Pour the batter into the prepared pan and bake for 50 to 60 minutes, until an inserted toothpick comes out clean. Remove from oven and let cool completely in the pan on a wire rack. Remove the ring and, using a large spatula, transfer the cake from the pan base back onto the wire rack. Place a piece of parchment or waxed paper under the rack to catch the drips when glazing with the ganache.
To make the ganache: Put the cream into a medium saucepan, and over medium heat, scald the cream, until tiny bubbles form around the edges, about 10 to 15 minutes. Turn off the heat, add the chocolate, and with a wooden spoon or heatproof spatula, slowly stir until completely melted and smooth. (Be careful not to stir too vigorously or tiny air bubbles will form in the ganache.) With the chocolate smooth, add the butter, one tablespoon at a time, gently stirring after each addition, until the butter is melted and incorporated. (Note: The butter gives the ganache its sheen, so again be gentle when stirring to prevent air bubbles from forming.)

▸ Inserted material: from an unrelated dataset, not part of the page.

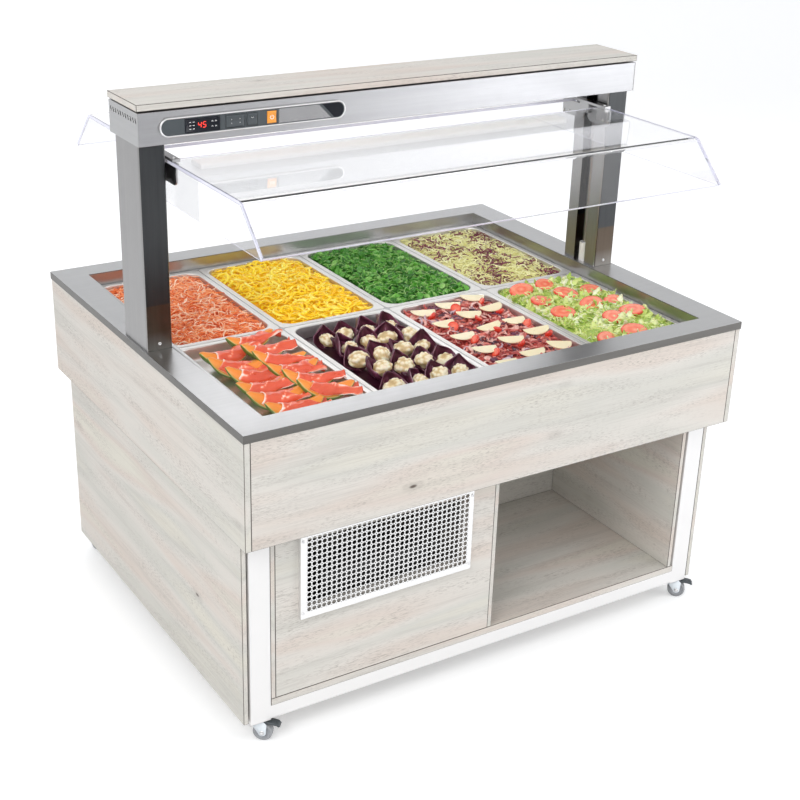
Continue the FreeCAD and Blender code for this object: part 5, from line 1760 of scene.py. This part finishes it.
@dataclass
class MixedSlices(Filling):
    """Pink shavings with rows of cream half-moons, tomato halves and dark cut leaves."""

    drop: float = 0.016
    crown: float = 0.006
    shavings: int = 620
    shreds: int = 240
    moon_columns: int = 3
    moon_rows: int = 5
    moon_radius: float = 0.037
    moon_thick: float = 0.0036

    def moons(self) -> tuple[Array, Array]:
        """Staggered lattice of the half-moons: places and turns."""
        half = self.half(self.drop) - 0.040
        column, row = np.meshgrid(np.arange(self.moon_columns), np.arange(self.moon_rows), indexing="ij")
        column, row, count = column.ravel() - 1, row.ravel() - 2, column.size
        x = column * half[0] * 0.92 + self.random.uniform(-0.005, 0.005, count)
        y = row * half[1] / 2.1 + column * 0.018 + self.random.uniform(-0.006, 0.006, count)
        yaw = self.random.uniform(-0.35, 0.15, count)
        turns = turning(yaw, self.random.uniform(-0.12, 0.12, count), self.random.uniform(0.10, 0.30, count))
        return np.stack([x, y, self.height(x, y) + 0.0155], -1), turns

    def build(self) -> None:
        """Bed, shavings, cut leaves, half-moons and tomato halves."""
        self.bed(Finish.SHAVED, 0.15)
        shapes = [leaf(0.034, 0.0075, 0.004, 0.004, 0.002), leaf(0.028, 0.006, -0.004, 0.003, 0.002),
                  strip(0.040, 0.007, 0.0016, 2.6, 0.006, 1.0)]
        spots = self.spots(self.shavings, 0.012, 0.002)
        self.put("shavings", self.strew(shapes, spots, 0.5, tones=self.random.uniform(0.1, 1.0, len(spots))),
                 Finish.SHAVED)
        places, turns = self.moons()
        moon = RoundSlices(self.moon_radius, self.moon_thick, 0.90, math.pi, math.pi, 16, 0.9, 0.9).build()
        self.put("half_moons", copies(moon, turns, places, self.random.uniform(0.6, 1.0, len(places))),
                 Finish.CHEESE)
        offset = np.array([0.012, -0.017, -0.001])
        half = revolved(np.array([(0.0, 0.0006), (0.008, 0.0), (0.0125, 0.0), (0.0135, -0.0012),
                                  (0.0115, -0.007), (0.006, -0.0105), (0.0, -0.0115)]), 16)
        half = replace(half, tone=np.repeat([0.60, 0.45, 0.25, 0.15, 0.1, 0.1, 0.1], 16))
        spread = self.random.uniform(-0.006, 0.006, (len(places), 3)) * np.array([1, 1, 0.3])
        lean = turning(self.random.uniform(0, 6, len(places)), self.random.uniform(0.5, 1.1, len(places)),
                       0.0, self.random.uniform(0.9, 1.15, len(places)))
        self.put("tomato_halves", copies(half, lean, places + offset + spread), Finish.TOMATO)
        spots = self.spots(self.shreds, 0.014, 0.004)
        shapes = [leaf(0.030, 0.006, 0.006, 0.006, 0.003), strip(0.034, 0.005, 0.0013, 2.2, 0.006, 1.2)]
        tones = self.random.uniform(0.25, 1.0, len(spots))
        wave = np.sin(spots[:, 0] * 70 + spots[:, 1] * 25) + np.sin(spots[:, 1] * 60)
        keep = wave > 0.1
        self.put("cut_leaves", self.strew(shapes, spots[keep], 0.7, tones=tones[keep]), Finish.RADICCHIO)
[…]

Pour the warm ganache over the cake, making sure it runs over the edge and coats the side all the way around. Allow the ganache to completely cool. Transfer the cake to a serving platter.
Serves 8 to 12.
[Note: The overflow ganache on the wax paper can be stored in an airtight container in the refrigerator for up to a month or in the freezer for up to six months. I use it from the freezer to add ganache curls on top of ice cream. Drag a spoon across the surface of the frozen ganache to create individual curls.]